Nearly 240 anti-LGBTQ bills filed in 2022 so far

NBC - State lawmakers have proposed a record 238 bills that would limit the rights of LGBTQ Americans this year — or more than three per day — with about half of them targeting transgender people specifically. 

Nearly 670 anti-LGBTQ bills have been filed since 2018, according to an NBC News analysis of data from the American Civil Liberties Union and LGBTQ advocacy group Freedom for All Americans, with nearly all of the country’s 50 state legislatures all having weighed at least one bill. 

Throughout that time, the annual number of anti-LGBTQ bills filed has skyrocketed from 41 bills in 2018 to 238 bills in less than three months of 2022. And this year’s historic tally quickly follows what some advocates had labeled the “worst year in recent history for LGBTQ state legislative attacks,” when 191 bills were proposed last year.

The slate of legislation includes measures that would restrict LGBTQ issues in school curriculums, permit religious exemptions to discriminate against LGBTQ people and limit trans people’s ability to play sports, use bathrooms that correspond with their gender identity and receive gender-affirming health care.

Proponents of these bills say they’re about protecting children, parental rights, religious freedom or a combination of these. Opponents, however, contend they’re discriminatory and are more about scoring political points with conservative voters than protecting constituents. 

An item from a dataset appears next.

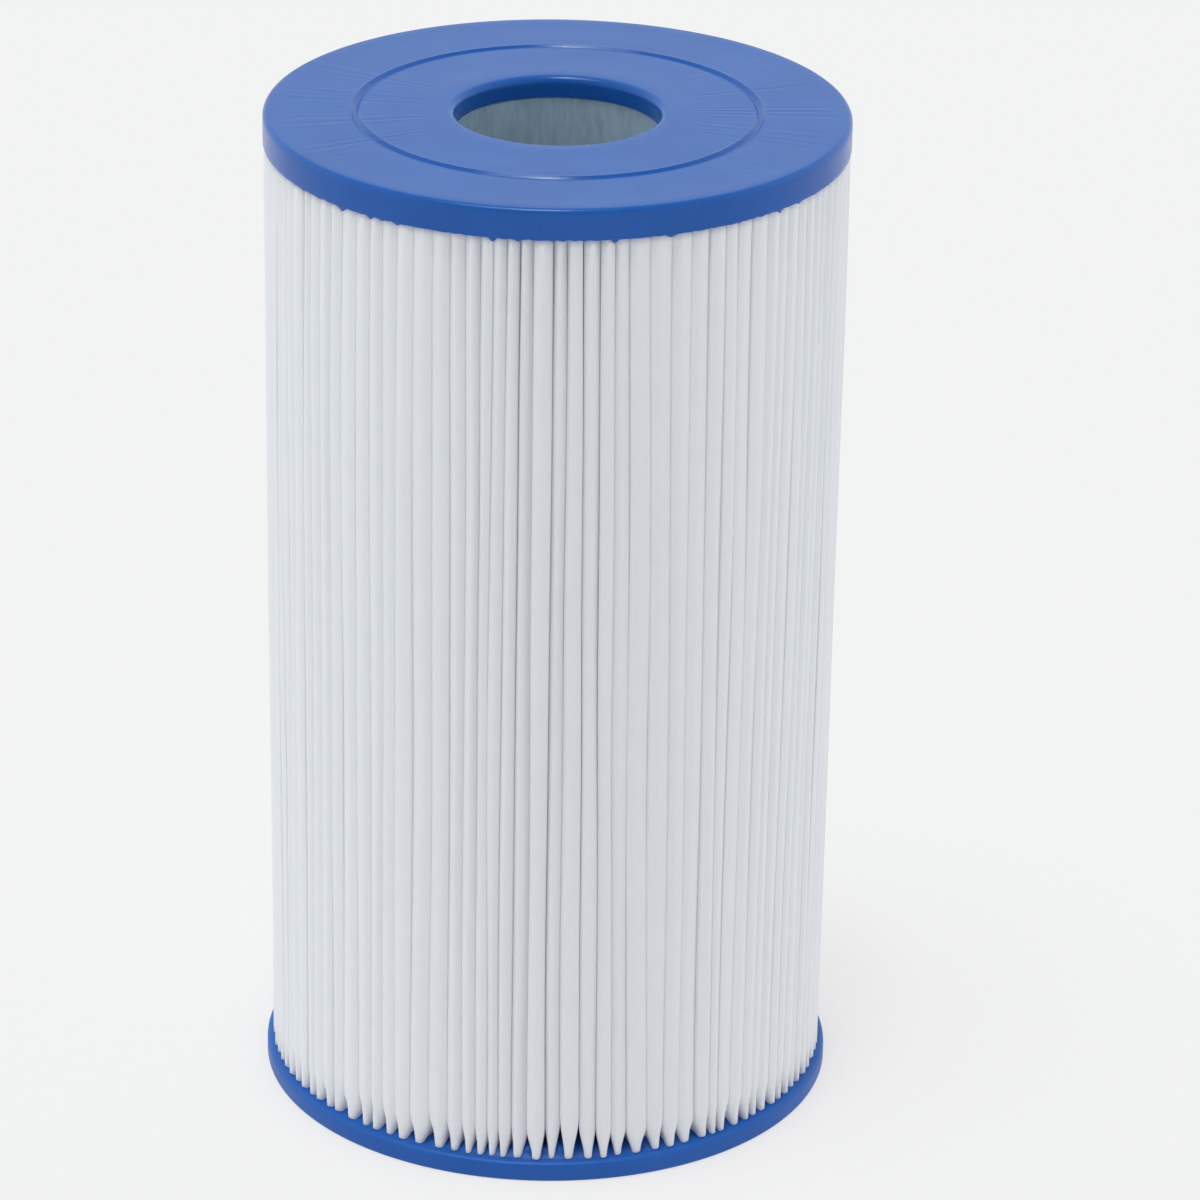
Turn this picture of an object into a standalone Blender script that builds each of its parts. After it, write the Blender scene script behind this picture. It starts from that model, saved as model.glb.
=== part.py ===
"""Pleated filter cartridge for a pool or spa, as an assembly.

Two cast urethane end caps hold a ring of folded filter cloth round a stack of
moulded core sections. Everything is in metres, with +Z up. The origin is the
centre of the bottom cap's lower face, and Z is the cartridge's axis.
"""

import math

import bmesh
import bpy
from mathutils import Vector

MM = 0.001
GAP = 0.3 * MM  # clearance kept between neighbouring pieces

# Driving dimensions of the whole cartridge.
HEIGHT = 273 * MM
TOP_CAP_RADIUS = 76.2 * MM
BOTTOM_CAP_RADIUS = 76.8 * MM
BORE_RADIUS = 26.5 * MM

# End caps: thick rings that the pleats butt against, each with a shallower
# seat round the bore that takes the end of the core.
TOP_THICKNESS = 8.2 * MM
TOP_SEAT = 5.6 * MM
BOTTOM_THICKNESS = 5.4 * MM
BOTTOM_SEAT = 3.4 * MM
BORE_FILLET = 2.0 * MM
TOP_EDGE_FILLET = 1.0 * MM
BOTTOM_EDGE_FILLET = 0.8 * MM
GROOVE_RADIUS = 52.4 * MM
GROOVE_WIDTH = 2.0 * MM
GROOVE_DEPTH = 0.5 * MM
GROOVE_SLOPE = 0.4 * MM
CAP_STEPS = 72

# Filter cloth, folded into radial pleats.
PLEATS = 110
CLOTH = 0.5 * MM
FOLD_OUTER = 75.5 * MM
FOLD_INNER = 30.5 * MM
TIP_HALF_WIDTH = 1.1 * MM
TIP_ROUND = 0.7 * MM
VALLEY_HALF_WIDTH = 0.185 * MM
SEAM_TIP_HALF_WIDTH = 1.35 * MM
SEAM_ANGLE = math.radians(90)

# Weld bead that closes the cloth into a ring, between the seam pleat's walls.
SEAM_THICKNESS = 0.7 * MM
SEAM_DEPTH = 9.0 * MM
SEAM_ROUND = 0.15 * MM

# Core: equal lattice sections, each with a socket below and a spigot above.
CORE_SECTIONS = 4
CORE_INNER = 27.1 * MM
CORE_OUTER = 30.1 * MM
SPIGOT_LENGTH = 3.6 * MM
SPIGOT_OUTER = 28.3 * MM
CORE_STEP = 0.8 * MM  # height of the sloping shoulder at a spigot or a socket
WINDOWS_AROUND = 12
WINDOWS_HIGH = 3
WINDOW_RIB = 4.2 * MM
CORE_LOWER_RIM = 8.0 * MM  # plain collar below the first windows
CORE_UPPER_RIM = 12.5 * MM  # plain collar above the last ones

# Heights of the cloth's and the core's ends, clear of the caps.
MEDIA_BOTTOM = BOTTOM_THICKNESS + GAP
MEDIA_TOP = HEIGHT - TOP_THICKNESS - GAP
CORE_BOTTOM = BOTTOM_SEAT + GAP
CORE_TOP = HEIGHT - TOP_SEAT - GAP

# Colour, roughness.
CAP_BLUE = ((0.062, 0.142, 0.392, 1.0), 0.38)
CLOTH_WHITE = ((0.78, 0.81, 0.85, 1.0), 0.92)
SEAM_WHITE = ((0.70, 0.72, 0.72, 1.0), 0.55)
CORE_GREY = ((0.36, 0.42, 0.41, 1.0), 0.60)


def clear_scene():
    for old in list(bpy.data.objects):
        bpy.data.objects.remove(old, do_unlink=True)


def make_material(name, look):
    colour, roughness = look
    material = bpy.data.materials.new(name)
    material.use_nodes = True
    shader = material.node_tree.nodes["Principled BSDF"]
    shader.inputs["Base Color"].default_value = colour
    shader.inputs["Roughness"].default_value = roughness
    shader.inputs["Metallic"].default_value = 0.0
    material.diffuse_color = colour
    return material


def add_object(name, bm, material, sharp_angle=35):
    """Turns a bmesh into a smooth-shaded object whose faces point outwards."""
    bmesh.ops.recalc_face_normals(bm, faces=bm.faces)
    mesh = bpy.data.meshes.new(name)
    bm.to_mesh(mesh)
    bm.free()
    mesh.shade_smooth()
    mesh.set_sharp_from_angle(angle=math.radians(sharp_angle))
    mesh.materials.append(material)
    made = bpy.data.objects.new(name, mesh)
    bpy.context.scene.collection.objects.link(made)
    return made


def polar(radius, angle, z):
    return Vector((radius * math.cos(angle), radius * math.sin(angle), z))


def fillet(radius_at, z_at, size, start_deg, end_deg, steps):
    """Points of an arc in the (radius, z) half-plane, about its own centre."""
    points = []
    for i in range(steps + 1):
        angle = math.radians(start_deg + (end_deg - start_deg) * i / steps)
        points.append(
            (radius_at + size * math.cos(angle), z_at + size * math.sin(angle))
        )
    return points


def turned(name, outline, material):
    """A ring turned about Z from a closed outline of (radius, z) points."""
    bm = bmesh.new()
    corners = [bm.verts.new((radius, 0.0, z)) for radius, z in outline]
    sides = [bm.edges.new((a, b)) for a, b in zip(corners, corners[1:] + corners[:1])]
    bmesh.ops.spin(
        bm,
        geom=corners + sides,
        cent=(0, 0, 0),
        axis=(0, 0, 1),
        angle=math.tau,
        steps=CAP_STEPS,
        use_merge=True,
    )
    return add_object(name, bm, material)


def core_seat(face_z, seat_z):
    """The cap's inner side, from its flat face in to the seat and the bore."""
    wall = CORE_OUTER + GAP
    return [(wall, face_z), (wall, seat_z), (BORE_RADIUS, seat_z)]


def make_top_cap(material):
    top = HEIGHT
    half = GROOVE_WIDTH / 2
    bore_edge = fillet(
        BORE_RADIUS + BORE_FILLET, top - BORE_FILLET, BORE_FILLET, 180, 90, 4
    )
    groove = [
        (GROOVE_RADIUS - half, top),
        (GROOVE_RADIUS - half + GROOVE_SLOPE, top - GROOVE_DEPTH),
        (GROOVE_RADIUS + half - GROOVE_SLOPE, top - GROOVE_DEPTH),
        (GROOVE_RADIUS + half, top),
    ]
    outer_edge = fillet(
        TOP_CAP_RADIUS - TOP_EDGE_FILLET,
        top - TOP_EDGE_FILLET,
        TOP_EDGE_FILLET,
        90,
        0,
        3,
    )
    face_z = top - TOP_THICKNESS
    outline = bore_edge + groove + outer_edge + [(TOP_CAP_RADIUS, face_z)]
    outline += core_seat(face_z, top - TOP_SEAT)
    return turned("top_end_cap", outline, material)


def make_bottom_cap(material):
    bore_edge = fillet(BORE_RADIUS + BORE_FILLET, BORE_FILLET, BORE_FILLET, 180, 270, 4)
    outer_edge = fillet(
        BOTTOM_CAP_RADIUS - BOTTOM_EDGE_FILLET,
        BOTTOM_EDGE_FILLET,
        BOTTOM_EDGE_FILLET,
        270,
        360,
        3,
    )
    ledge_edge = fillet(
        BOTTOM_CAP_RADIUS - BOTTOM_EDGE_FILLET,
        BOTTOM_THICKNESS - BOTTOM_EDGE_FILLET,
        BOTTOM_EDGE_FILLET,
        0,
        90,
        3,
    )
    outline = bore_edge + outer_edge + ledge_edge
    outline += core_seat(BOTTOM_THICKNESS, BOTTOM_SEAT)
    return turned("bottom_end_cap", outline, material)


def pleat_section(tip_half):
    """Half of one pleat, from valley to tip, as pairs of points on the two
    faces of the cloth. A point is its radius and its distance to the side of
    the pleat's own centre plane.
    """
    valley = math.pi * FOLD_INNER / PLEATS - VALLEY_HALF_WIDTH
    return [
        ((FOLD_INNER + CLOTH, valley), (FOLD_INNER, valley - CLOTH)),
        (
            (FOLD_OUTER - TIP_ROUND, tip_half),
            (FOLD_OUTER - TIP_ROUND - CLOTH / 2, tip_half - CLOTH),
        ),
    ]


def pleat_ribs(index):
    """The pairs of points across one pleat, one flank and then the other. The
    seam pleat's tip is left open, because the cloth begins and ends there.
    """
    pitch = math.tau / PLEATS
    centre = SEAM_ANGLE + pitch * index
    is_seam = index % PLEATS == 0
    half = pleat_section(SEAM_TIP_HALF_WIDTH if is_seam else TIP_HALF_WIDTH)
    flanks = []
    for side in (-1, 1):
        flank = []
        for pair in half:
            flank.append(
                [polar(r, centre + side * away / r, MEDIA_BOTTOM) for r, away in pair]
            )
        flanks.append(flank)
    rising, falling = flanks[0], flanks[1][::-1]
    if is_seam:
        return rising, falling
    tip = [
        polar(FOLD_OUTER, centre, MEDIA_BOTTOM),
        polar(FOLD_OUTER - CLOTH, centre, MEDIA_BOTTOM),
    ]
    return rising + [tip], falling


def make_media(material):
    """A zigzag ribbon of quads, extruded up to the top cap."""
    ribs = list(pleat_ribs(0)[1])
    for index in range(1, PLEATS):
        rising, falling = pleat_ribs(index)
        ribs += rising + falling
    ribs += pleat_ribs(PLEATS)[0]
    bm = bmesh.new()
    rows = [[bm.verts.new(point) for point in rib] for rib in ribs]
    floor = [bm.faces.new((a[0], a[1], b[1], b[0])) for a, b in zip(rows, rows[1:])]
    grown = bmesh.ops.extrude_face_region(bm, geom=floor, use_keep_orig=True)
    raised = [item for item in grown["geom"] if isinstance(item, bmesh.types.BMVert)]
    bmesh.ops.translate(bm, verts=raised, vec=(0, 0, MEDIA_TOP - MEDIA_BOTTOM))
    return add_object("pleated_media", bm, material)


def make_seam(material):
    """A flat bead with rounded long edges, standing in the seam pleat."""
    size = Vector((SEAM_THICKNESS, SEAM_DEPTH, MEDIA_TOP - MEDIA_BOTTOM))
    bm = bmesh.new()
    bmesh.ops.create_cube(bm, size=1.0)
    bmesh.ops.scale(bm, vec=size, verts=bm.verts)
    long_edges = [
        edge for edge in bm.edges if abs(edge.verts[0].co.z - edge.verts[1].co.z) > GAP
    ]
    bmesh.ops.bevel(bm, geom=long_edges, offset=SEAM_ROUND, segments=2, affect="EDGES")
    made = add_object("media_seam", bm, material)
    made.location = polar(
        FOLD_OUTER - SEAM_DEPTH / 2, SEAM_ANGLE, (MEDIA_BOTTOM + MEDIA_TOP) / 2
    )
    return made


def core_levels(length):
    """Rows of a core section, as (z, inner radius, outer radius, window above)."""
    socket = SPIGOT_OUTER + GAP
    shoulder = length - CORE_STEP
    levels = [
        (0.0, socket, CORE_OUTER, False),
        (SPIGOT_LENGTH + GAP, socket, CORE_OUTER, False),
        (SPIGOT_LENGTH + GAP + CORE_STEP, CORE_INNER, CORE_OUTER, False),
    ]
    open_height = length - CORE_LOWER_RIM - CORE_UPPER_RIM
    window = (open_height - (WINDOWS_HIGH - 1) * WINDOW_RIB) / WINDOWS_HIGH
    for row in range(WINDOWS_HIGH):
        low = CORE_LOWER_RIM + row * (window + WINDOW_RIB)
        levels.append((low, CORE_INNER, CORE_OUTER, True))
        levels.append((low + window, CORE_INNER, CORE_OUTER, False))
    levels.append((shoulder, CORE_INNER, CORE_OUTER, False))
    levels.append((length, CORE_INNER, SPIGOT_OUTER, False))
    levels.append((length + SPIGOT_LENGTH, CORE_INNER, SPIGOT_OUTER, False))
    return levels


def core_angles():
    """Each window's two edges, in turn round the core."""
    pitch = math.tau / WINDOWS_AROUND
    rib = WINDOW_RIB / CORE_OUTER
    angles = []
    for i in range(WINDOWS_AROUND):
        angles.append(pitch * i + rib / 2)
        angles.append(pitch * (i + 1) - rib / 2)
    return angles


def make_core_section(name, length, material):
    """A tube made of quads with the window cells left out and walled round."""
    levels = core_levels(length)
    angles = core_angles()
    count = len(angles)
    bm = bmesh.new()
    inner = [[bm.verts.new(polar(row[1], a, row[0])) for a in angles] for row in levels]
    outer = [[bm.verts.new(polar(row[2], a, row[0])) for a in angles] for row in levels]

    def solid(row, column):
        inside = 0 <= row < len(levels) - 1
        return inside and not (levels[row][3] and column % 2 == 0)

    def wall(first, second):
        bm.faces.new(
            (
                inner[first[0]][first[1]],
                inner[second[0]][second[1]],
                outer[second[0]][second[1]],
                outer[first[0]][first[1]],
            )
        )

    for row in range(len(levels)):
        for column in range(count):
            after = (column + 1) % count
            if solid(row, column):
                for skin in (inner, outer):
                    bm.faces.new(
                        (
                            skin[row][column],
                            skin[row][after],
                            skin[row + 1][after],
                            skin[row + 1][column],
                        )
                    )
            if solid(row, column) != solid(row - 1, column):
                wall((row, column), (row, after))
            if solid(row, column) != solid(row, column - 1):
                wall((row, column), (row + 1, column))
    return add_object(name, bm, material, sharp_angle=40)


def make_core(material):
    """The stack of equal sections, from seat to seat."""
    room = CORE_TOP - CORE_BOTTOM
    pitch = (room - SPIGOT_LENGTH + GAP) / CORE_SECTIONS
    for number in range(CORE_SECTIONS):
        made = make_core_section(f"core_section_{number + 1}", pitch - GAP, material)
        made.location.z = CORE_BOTTOM + number * pitch


def main():
    clear_scene()
    cap_blue = make_material("cap_urethane", CAP_BLUE)
    make_top_cap(cap_blue)
    make_bottom_cap(cap_blue)
    make_media(make_material("media_cloth", CLOTH_WHITE))
    make_seam(make_material("seam_weld", SEAM_WHITE))
    make_core(make_material("core_plastic", CORE_GREY))


main()
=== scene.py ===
"""Looks of the pleated filter cartridge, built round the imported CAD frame.

The front is -Y. An azimuth is counted from the front, positive towards +X, so a
point at azimuth a and radius r is (r sin a, -r cos a). Lengths are in metres.
"""

import math

import bpy
import numpy as np
from mathutils import Matrix, Vector


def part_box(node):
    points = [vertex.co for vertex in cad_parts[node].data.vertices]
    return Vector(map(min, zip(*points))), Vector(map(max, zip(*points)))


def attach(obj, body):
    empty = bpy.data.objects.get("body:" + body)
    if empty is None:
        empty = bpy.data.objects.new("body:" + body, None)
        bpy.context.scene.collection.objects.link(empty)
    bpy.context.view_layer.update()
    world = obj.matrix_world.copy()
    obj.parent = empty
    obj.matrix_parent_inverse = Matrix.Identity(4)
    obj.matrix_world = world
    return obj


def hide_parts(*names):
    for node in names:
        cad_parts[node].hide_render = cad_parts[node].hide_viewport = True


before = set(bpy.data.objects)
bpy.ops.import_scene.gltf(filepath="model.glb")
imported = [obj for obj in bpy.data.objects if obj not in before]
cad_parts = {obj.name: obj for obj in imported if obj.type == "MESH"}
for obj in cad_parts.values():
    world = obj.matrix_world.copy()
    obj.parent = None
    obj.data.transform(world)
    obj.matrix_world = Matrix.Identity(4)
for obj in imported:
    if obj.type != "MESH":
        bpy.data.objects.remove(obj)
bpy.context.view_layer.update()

MM = 0.001

# Seeds of the random draws.
PACKING_SEED = 50528
WANDER_SEED = 6
PLEAT_SEED = 7
STREAK_SEED = 21
RAGGED_SEED = 22
WICK_SEED = 23
SAG_SEED = 24
PATCH_SEED = 25
CLIMB_SEED = 31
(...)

“It’s important for people to pause and think about what is happening — especially in the health care context — because what we’re seeing is that the state should have the authority to declare a population of people so undesirable that their medical care that they need to survive becomes a crime,” Chase Strangio, the deputy director for transgender justice at the ACLU LGBT & HIV Project, said. “What more terrifying intrusion of the state could there be?”